DO THIS:
What follows is a listing. Return every line of it exactly.

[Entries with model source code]
□ □ □ □ □

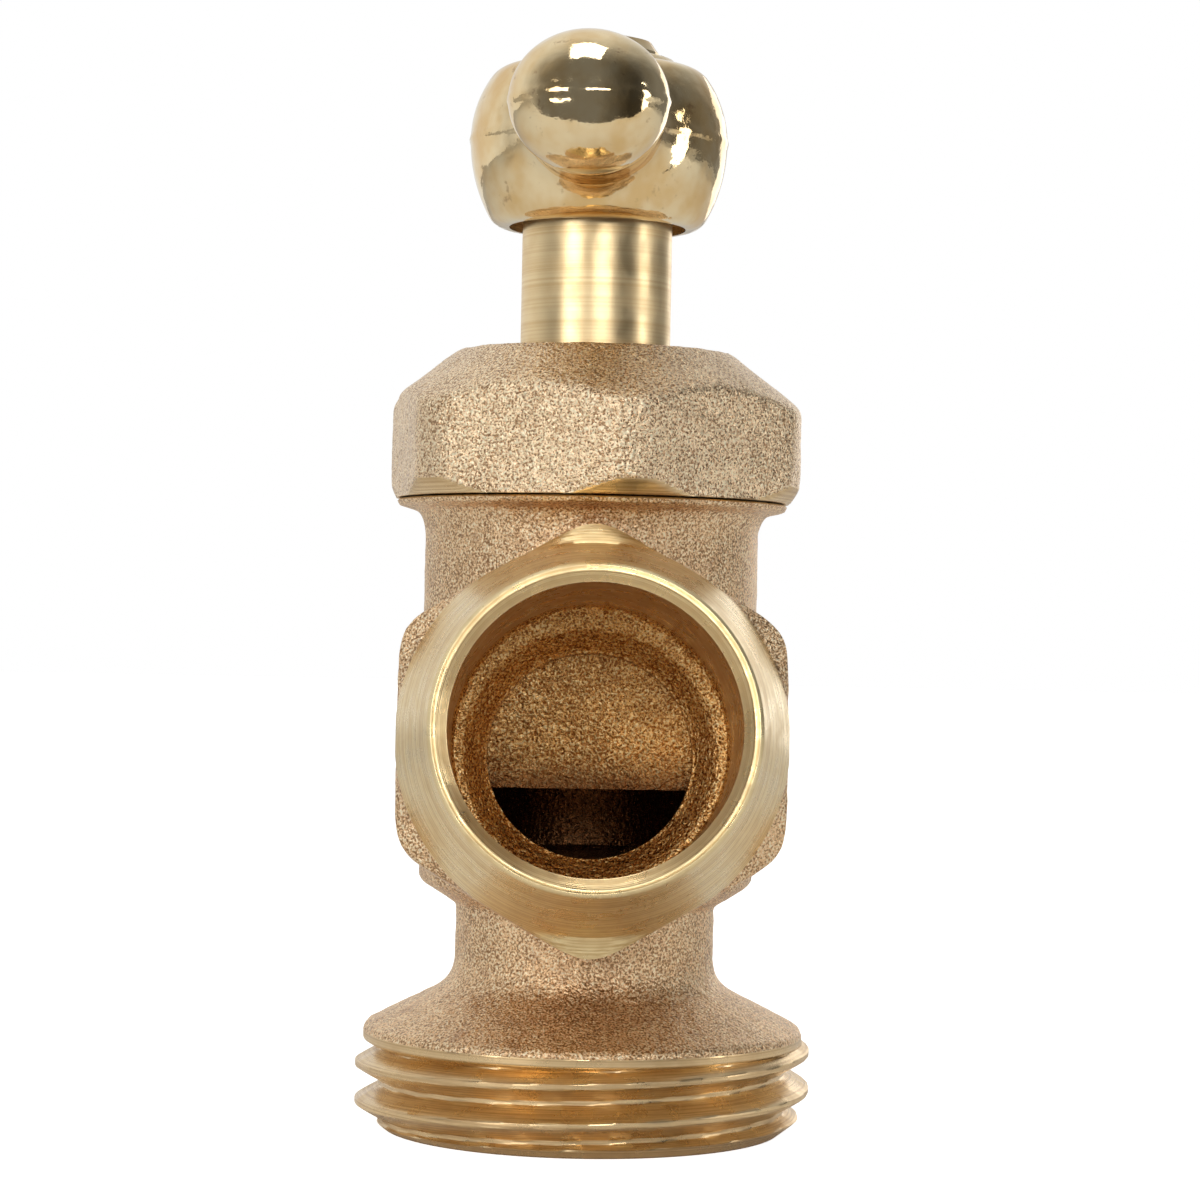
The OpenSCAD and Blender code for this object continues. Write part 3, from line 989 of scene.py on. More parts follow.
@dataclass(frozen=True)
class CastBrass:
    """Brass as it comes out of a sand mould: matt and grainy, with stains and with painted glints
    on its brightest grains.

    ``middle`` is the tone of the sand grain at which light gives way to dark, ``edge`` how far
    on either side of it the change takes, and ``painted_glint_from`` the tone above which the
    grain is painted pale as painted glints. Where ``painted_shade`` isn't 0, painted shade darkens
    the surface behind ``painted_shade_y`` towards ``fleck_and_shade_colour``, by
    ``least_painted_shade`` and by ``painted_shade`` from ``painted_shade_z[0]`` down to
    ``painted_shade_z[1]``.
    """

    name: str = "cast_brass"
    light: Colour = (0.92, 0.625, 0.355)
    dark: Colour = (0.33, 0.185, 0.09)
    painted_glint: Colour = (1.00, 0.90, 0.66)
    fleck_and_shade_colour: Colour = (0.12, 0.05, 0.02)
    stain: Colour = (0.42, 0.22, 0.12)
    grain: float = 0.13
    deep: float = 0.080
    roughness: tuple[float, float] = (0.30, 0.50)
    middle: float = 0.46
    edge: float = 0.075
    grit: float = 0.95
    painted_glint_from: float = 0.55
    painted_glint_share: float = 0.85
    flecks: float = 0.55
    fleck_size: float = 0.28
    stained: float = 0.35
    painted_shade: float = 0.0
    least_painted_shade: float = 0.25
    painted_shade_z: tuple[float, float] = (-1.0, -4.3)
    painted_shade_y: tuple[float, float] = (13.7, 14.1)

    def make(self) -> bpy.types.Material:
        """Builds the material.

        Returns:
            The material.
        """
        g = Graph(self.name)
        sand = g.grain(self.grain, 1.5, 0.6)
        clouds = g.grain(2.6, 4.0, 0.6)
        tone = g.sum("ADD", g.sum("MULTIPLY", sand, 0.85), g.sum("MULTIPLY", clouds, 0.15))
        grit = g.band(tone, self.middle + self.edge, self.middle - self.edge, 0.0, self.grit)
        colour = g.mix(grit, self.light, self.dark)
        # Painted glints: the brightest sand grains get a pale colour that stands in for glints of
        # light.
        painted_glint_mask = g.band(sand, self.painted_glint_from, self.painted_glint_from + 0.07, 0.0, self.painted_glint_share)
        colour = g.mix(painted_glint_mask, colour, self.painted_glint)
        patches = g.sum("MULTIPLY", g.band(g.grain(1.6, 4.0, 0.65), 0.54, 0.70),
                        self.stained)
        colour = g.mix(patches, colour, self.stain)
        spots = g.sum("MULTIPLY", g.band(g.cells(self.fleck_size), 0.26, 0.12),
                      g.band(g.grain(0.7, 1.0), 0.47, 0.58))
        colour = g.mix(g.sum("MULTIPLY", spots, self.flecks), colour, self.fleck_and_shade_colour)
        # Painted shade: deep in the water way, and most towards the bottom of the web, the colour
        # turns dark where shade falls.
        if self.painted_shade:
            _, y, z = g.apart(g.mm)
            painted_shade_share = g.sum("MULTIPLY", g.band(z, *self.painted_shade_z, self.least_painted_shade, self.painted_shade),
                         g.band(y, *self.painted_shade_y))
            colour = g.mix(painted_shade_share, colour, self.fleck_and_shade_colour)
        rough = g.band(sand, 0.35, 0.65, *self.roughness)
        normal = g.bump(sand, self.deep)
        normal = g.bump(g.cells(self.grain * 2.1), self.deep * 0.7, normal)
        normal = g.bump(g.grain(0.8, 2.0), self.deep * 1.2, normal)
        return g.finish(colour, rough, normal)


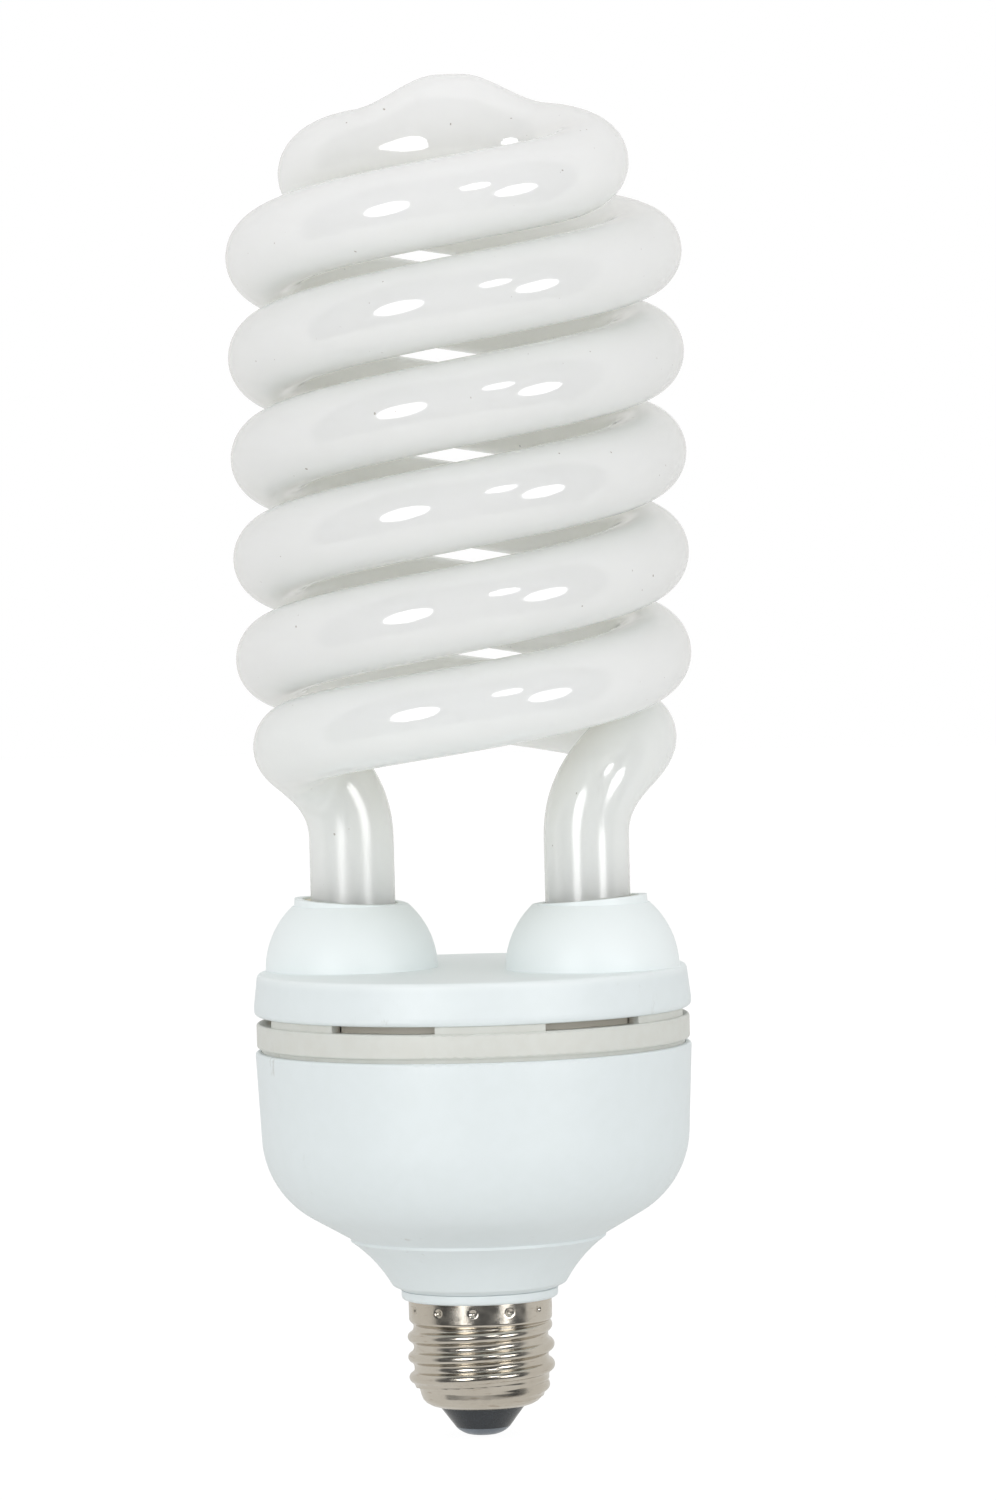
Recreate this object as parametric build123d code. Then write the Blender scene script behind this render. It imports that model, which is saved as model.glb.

□ □ □ □ □

SOLUTION TO THIS EXERCISE:
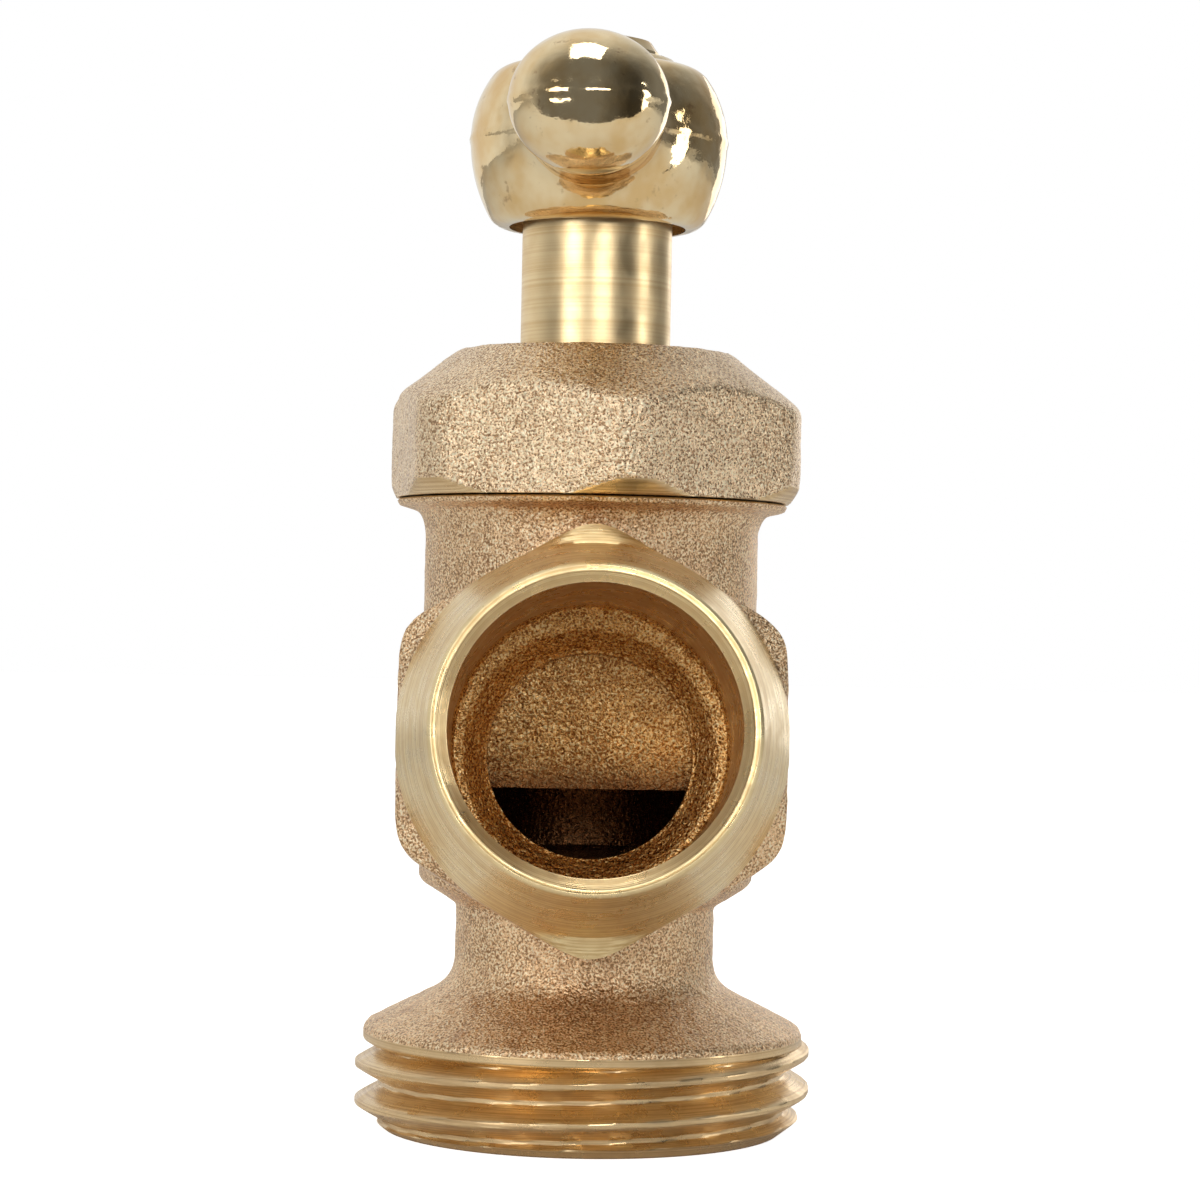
The OpenSCAD and Blender code for this object continues. Write part 3, from line 989 of scene.py on. More parts follow.
@dataclass(frozen=True)
class CastBrass:
    """Brass as it comes out of a sand mould: matt and grainy, with stains and with painted glints
    on its brightest grains.

    ``middle`` is the tone of the sand grain at which light gives way to dark, ``edge`` how far
    on either side of it the change takes, and ``painted_glint_from`` the tone above which the
    grain is painted pale as painted glints. Where ``painted_shade`` isn't 0, painted shade darkens
    the surface behind ``painted_shade_y`` towards ``fleck_and_shade_colour``, by
    ``least_painted_shade`` and by ``painted_shade`` from ``painted_shade_z[0]`` down to
    ``painted_shade_z[1]``.
    """

    name: str = "cast_brass"
    light: Colour = (0.92, 0.625, 0.355)
    dark: Colour = (0.33, 0.185, 0.09)
    painted_glint: Colour = (1.00, 0.90, 0.66)
    fleck_and_shade_colour: Colour = (0.12, 0.05, 0.02)
    stain: Colour = (0.42, 0.22, 0.12)
    grain: float = 0.13
    deep: float = 0.080
    roughness: tuple[float, float] = (0.30, 0.50)
    middle: float = 0.46
    edge: float = 0.075
    grit: float = 0.95
    painted_glint_from: float = 0.55
    painted_glint_share: float = 0.85
    flecks: float = 0.55
    fleck_size: float = 0.28
    stained: float = 0.35
    painted_shade: float = 0.0
    least_painted_shade: float = 0.25
    painted_shade_z: tuple[float, float] = (-1.0, -4.3)
    painted_shade_y: tuple[float, float] = (13.7, 14.1)

    def make(self) -> bpy.types.Material:
        """Builds the material.

        Returns:
            The material.
        """
        g = Graph(self.name)
        sand = g.grain(self.grain, 1.5, 0.6)
        clouds = g.grain(2.6, 4.0, 0.6)
        tone = g.sum("ADD", g.sum("MULTIPLY", sand, 0.85), g.sum("MULTIPLY", clouds, 0.15))
        grit = g.band(tone, self.middle + self.edge, self.middle - self.edge, 0.0, self.grit)
        colour = g.mix(grit, self.light, self.dark)
        # Painted glints: the brightest sand grains get a pale colour that stands in for glints of
        # light.
        painted_glint_mask = g.band(sand, self.painted_glint_from, self.painted_glint_from + 0.07, 0.0, self.painted_glint_share)
        colour = g.mix(painted_glint_mask, colour, self.painted_glint)
        patches = g.sum("MULTIPLY", g.band(g.grain(1.6, 4.0, 0.65), 0.54, 0.70),
                        self.stained)
        colour = g.mix(patches, colour, self.stain)
        spots = g.sum("MULTIPLY", g.band(g.cells(self.fleck_size), 0.26, 0.12),
                      g.band(g.grain(0.7, 1.0), 0.47, 0.58))
        colour = g.mix(g.sum("MULTIPLY", spots, self.flecks), colour, self.fleck_and_shade_colour)
        # Painted shade: deep in the water way, and most towards the bottom of the web, the colour
        # turns dark where shade falls.
        if self.painted_shade:
            _, y, z = g.apart(g.mm)
            painted_shade_share = g.sum("MULTIPLY", g.band(z, *self.painted_shade_z, self.least_painted_shade, self.painted_shade),
                         g.band(y, *self.painted_shade_y))
            colour = g.mix(painted_shade_share, colour, self.fleck_and_shade_colour)
        rough = g.band(sand, 0.35, 0.65, *self.roughness)
        normal = g.bump(sand, self.deep)
        normal = g.bump(g.cells(self.grain * 2.1), self.deep * 0.7, normal)
        normal = g.bump(g.grain(0.8, 2.0), self.deep * 1.2, normal)
        return g.finish(colour, rough, normal)


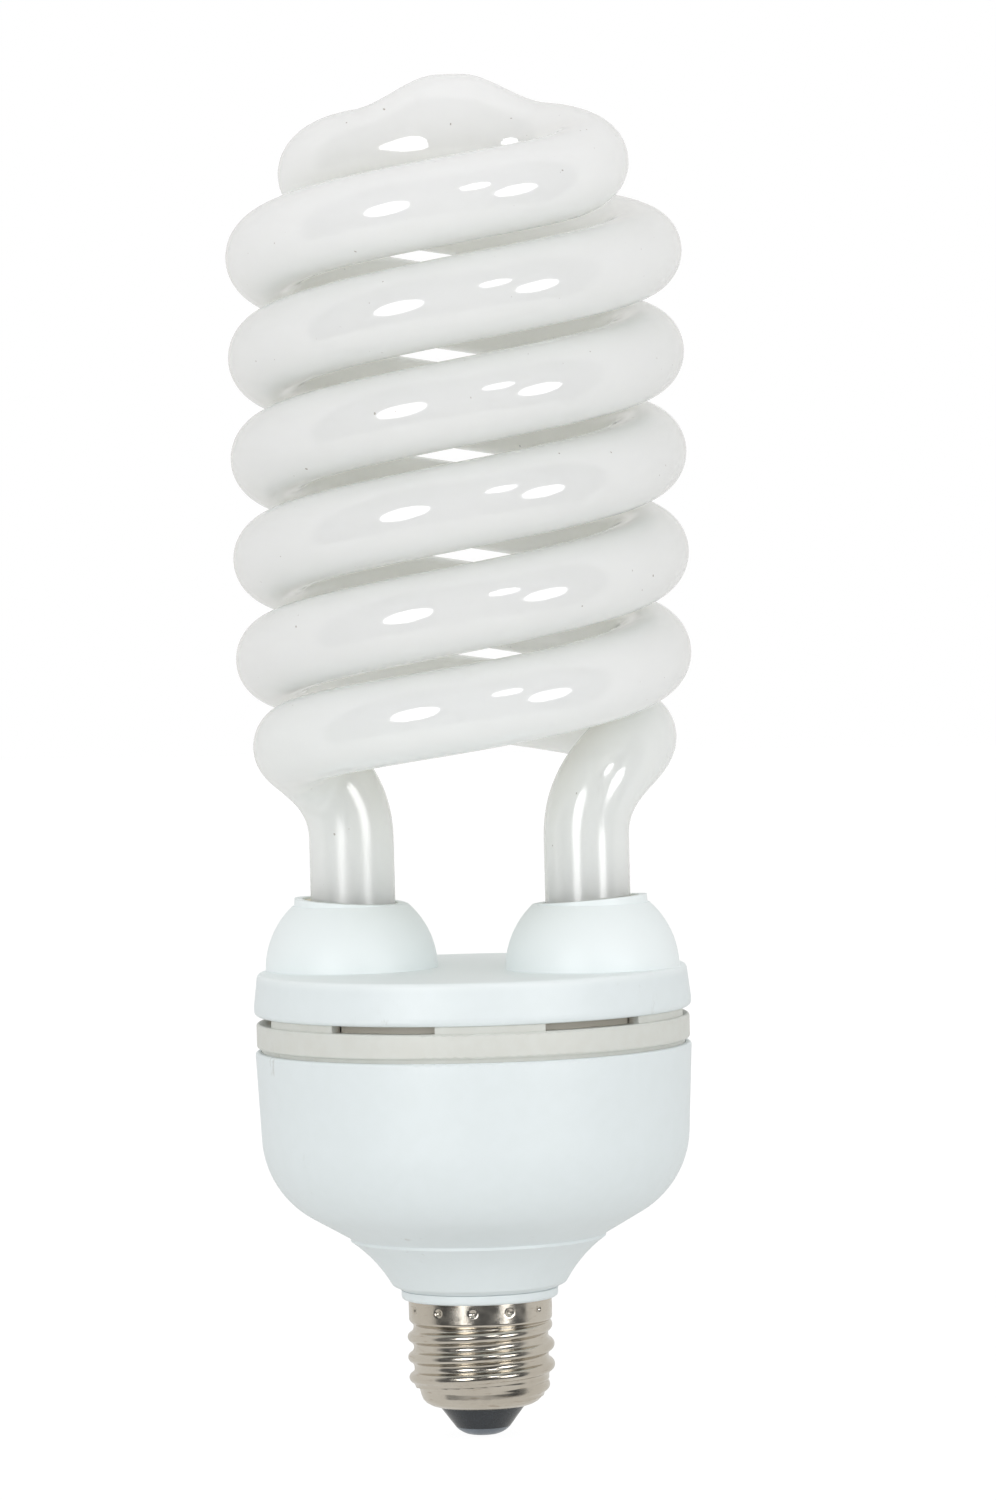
Recreate this object as parametric build123d code. Then write the Blender scene script behind this render. It imports that model, which is saved as model.glb.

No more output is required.